Some of the most characteristic work of this type exists at Hameln, where the façades of the Rattenfängerhaus (1602), the Hochzeitshaus (1610), and many other buildings, are covered with the most extraordinary devices, leaving scarcely a foot of plain masonry as a relief. The south front of the town hall of Bremen (1612) is in the same style (Plate IV., fig. 70), relieved, however, by the fine large windows of the great hall and the arcade in front, in which there is some picturesque detail. Later in the century the degradation increases until it reaches its climax in the Zwinger palace at Dresden (1711), the most terrible rococo work ever conceived, if we except some of the Churrigueresque work in Spain.
Among the most pleasing features in Germany are the fountains which abound in every town; of these there are good examples at Tübingen, Prague, Hildesheim, Ulm, Nuremberg, already famed for its Gothic fountains, Mainz and Rothenburg. In the latter town, built on an eminence, they are of great importance for the supply of the town, and some of them are extremely picturesque and of good design.

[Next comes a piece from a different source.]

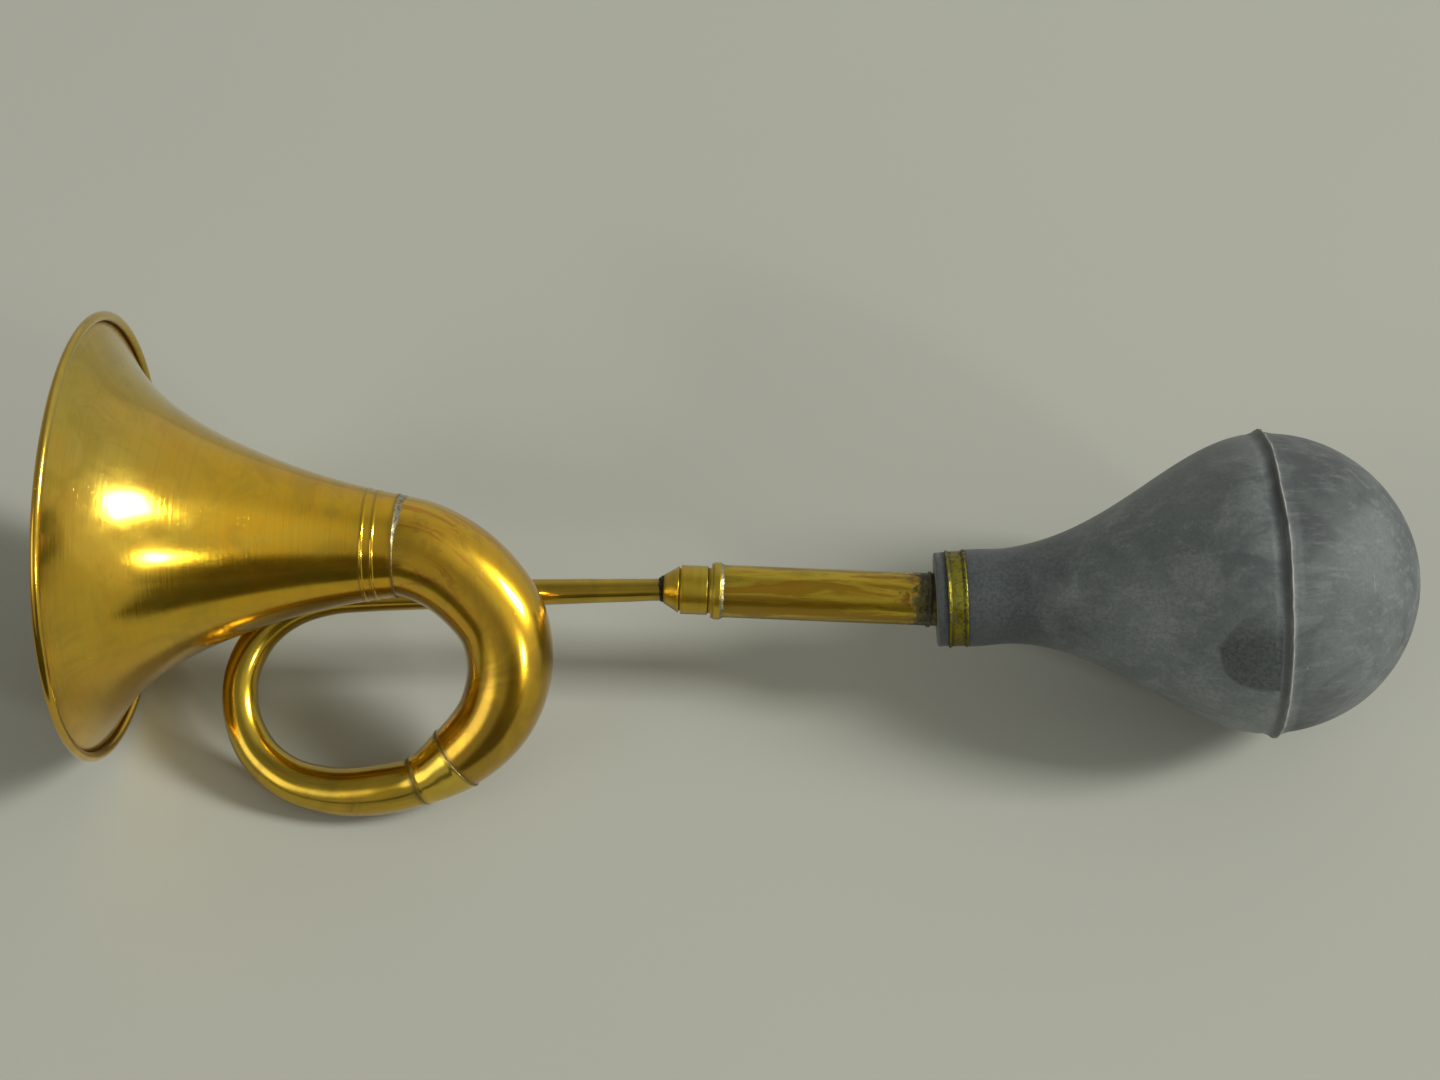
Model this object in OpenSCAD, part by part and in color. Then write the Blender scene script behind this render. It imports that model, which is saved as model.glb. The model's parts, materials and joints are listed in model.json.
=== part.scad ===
// Bulb horn: a spun brass bell on a coiled conical tube, blown by a rubber squeeze bulb
// through a small reed. Everything is drawn in the horn's own frame and laid down at the end:
// +X runs along the bulb tube towards the bulb, the coil lies in the XY plane, and the origin
// is on the tube's axis at the slip joint between the reed holder and the bulb tube.

/* [Bell] */
// Diameter of the mouth over its rolled rim
bell_d = 131.6; // [120:0.2:150]
// Length from the mouth to the soldered seam
bell_l = 88.3; // [75:0.1:100]
// Diameter of the bell's tail at the seam
tail_d = 30.4; // [30:0.1:31.4]
// Thickness of the spun sheet
sheet_t = 0.9; // [0.7:0.05:1.2]
// Diameter of the rolled rim
rim_bead_d = 2.8; // [2.4:0.1:4]
// Diameter of the wire inside the rolled rim
rim_wire_d = 1.2; // [0.8:0.1:1.3]
// Share of the flare that grows in proportion to length
flare_straight = 0.26; // [0.2:0.01:0.4]
// Share of the flare that grows with the square of length
flare_square = 0.45; // [0.3:0.01:0.5]
// Power that sets how suddenly the rest of the flare opens at the mouth
flare_power = 9; // [8:0.5:14]
// How far the bell's axis turns in the plane of the coil, in degrees
bell_turn = 0.5; // [0:0.1:2]
// How far the mouth dips below the plane of the coil, in degrees
bell_dip = 1.5; // [0:0.1:4]

/* [Coil] */
// Wall of the large bend and of the sleeve
bend_wall = 0.9; // [0.7:0.05:1.2]
// Wall of the small coiled tube
coil_wall = 0.8; // [0.6:0.05:1]
// How far the coupling sleeve stands proud of the tubes it joins
sleeve_proud = 0.5; // [0.3:0.05:0.8]

/* [Reed holder] */
// Diameter of the collar
collar_d = 14.7; // [14.3:0.1:15.8]
// Length of the collar
collar_l = 8.9; // [6:0.1:10]
// Length of the cone in front of the collar
cone_l = 5.6; // [5.4:0.1:7]
// Length of the spigot inside the bulb tube
spigot_l = 20.0; // [16:0.5:24]
// Diameter of the air way through the holder
air_way_d = 4.4; // [3:0.1:5]

/* [Reed] */
// Diameter of the reed's brass body
shallot_d = 8.0; // [7:0.1:9]
// Length of the reed's body beyond the spigot
shallot_l = 27.0; // [20:0.5:32]
// Width of the tongue
tongue_w = 5.0; // [4:0.1:6]
// Thickness of the tongue
tongue_t = 0.35; // [0.25:0.05:0.5]
// Lift of the tongue off its seat at rest, in degrees
tongue_lift = 2.5; // [2:0.1:3]

/* [Bulb tube] */
// Outer diameter of the bulb tube
tube_d = 15.9; // [15.4:0.1:16.4]
// Inner diameter of the bulb tube
tube_bore = 14.0; // [13.6:0.1:14.4]
// Length from the slip joint to the mouth of the bulb
tube_l = 67.4; // [60:0.2:80]
// Length of tube hidden inside the bulb's neck
tube_inset = 22.0; // [16:0.5:24]
// Outer diameter of the stop ring on the tube's end
stop_ring_d = 17.2; // [16.8:0.1:19]
// Width of the stop ring
stop_ring_w = 3.0; // [2:0.1:4]

/* [Bulb] */
// Diameter of the bulb at its seam, without the moulded ridge
bulb_d = 90.6; // [84:0.5:100]
// Length from the mouth of the bulb's neck to the seam
bulb_front_l = 97.2; // [92:0.2:106]
// Diameter of the bulb's neck
neck_d = 29.2; // [28.4:0.1:31]
// Wall of the rubber
rubber_t = 3.4; // [2.6:0.1:4.5]
// Height of the moulded ridge at the seam
ridge_h = 1.2; // [0.6:0.1:1.6]
// Width of the clamping band
band_w = 5.8; // [5:0.1:8]
// Outer diameter of the clamping band over its raised edges
band_d = 29.6; // [29.4:0.1:32]
// How far the bulb leans in the plane of the coil, in degrees
bulb_lean = 5.2; // [2:0.1:7]
// How far the bulb leans out of the plane of the coil, in degrees
bulb_rise = 3.0; // [0:0.1:4]

/* [Resting pose] */
// Roll that lays the horn on its rim, coil and bulb, in degrees
rest_roll = 40.97; // [40:0.01:70]
// Pitch that lays the horn on its rim, coil and bulb, in degrees
rest_pitch = 1.61; // [0:0.01:6]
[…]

Up to the present we have said nothing about the ecclesiastical buildings in Germany, for the reason that the period between the Reformation and the conclusion of the Thirty Years’ War was not favourable to church building. The only example worth mentioning is the church of St Michael at Munich (1583–1597), and that more for its plan than for its architecture. It has a wide nave covered with a barrel vault, and a series of chapels forming semicircular recesses on each side, the walls between acting as buttresses to the great vault. The transept is not deep enough to have any architectural value, but if at the east end there had been only an apse it would have been a better termination than the long choir. The Liebfrauenkirche at Dresden (1726–1745) has a good plan, but internally is arranged like a theatre with pit, tiers of boxes, and a gallery, all in the worst possible taste, and externally the dome is far too high and destroys the scale of the lower part of the church. An elliptical dome is never a pleasing object, and in the church of St Charles Borromeo, at Vienna, there are no other features to redeem its ugliness. The Marienkirche at Wolfenbüttel (1608–1622) has a fine Italian portal; its side elevation is spoilt by the series of gable dormers, which are of no possible use, as the church (of the Hallenkirchen type) is well lighted through the aisle windows. The portal of the Schlosskapelle (1555) at Dresden is a fine work in the Italian style; and lastly the church at Bückeburg, in a late debased style, is redeemed only by the fact that it is built in fine masonry and that the joints run through all the rococo details. (R. P. S.)
Renaissance Architecture In Belgium And Holland
The Gothic development in the 15th century in Belgium, as evidenced in her magnificent town halls and other public buildings, not only supplied her requirements in the century following, but hindered the introduction of the Classic Revival, so that it is not till the second half of the 16th century that we find in the town hall of Antwerp a building which is perhaps more Italian in design than any work in Germany. There are, however, a few instances of earlier Renaissance, such as the Salm Inn (1534) at Malines; the magnificent chimneypiece, by Conrad van Noremberger of Namur, in the council chamber of the palais de justice at Bruges (1529); and the palais de justice of Liége (1533), formerly the bishop’s palace, in the court of which are features suggesting a Spanish influence. The influence of the cinque-cento style of Italy may be noticed in the tomb of the count de Borgnival (1533) in the cathedral of Breda, and in the choir stalls of the church at Enkhuisen on the borders of the Zuyder Zee, both in Holland, and in the choir stalls of the cathedral of Ypres in Belgium; the carving of these bears so close a resemblance to cinque-cento work in design and execution that one might conclude they were the work of Italian artists, but their authors are known to have been Flemish, who must, however, have studied in Italy. Again, in the stained-glass windows of the church of St Jacques at Liége, the details are all cinque-cento, with circular arches on columns, festoons of leaves and other ornament, all apparently derived from Italian sources, but necessarily executed by Flemish painters, as stained-glass windows of that type are not often found in Italian churches.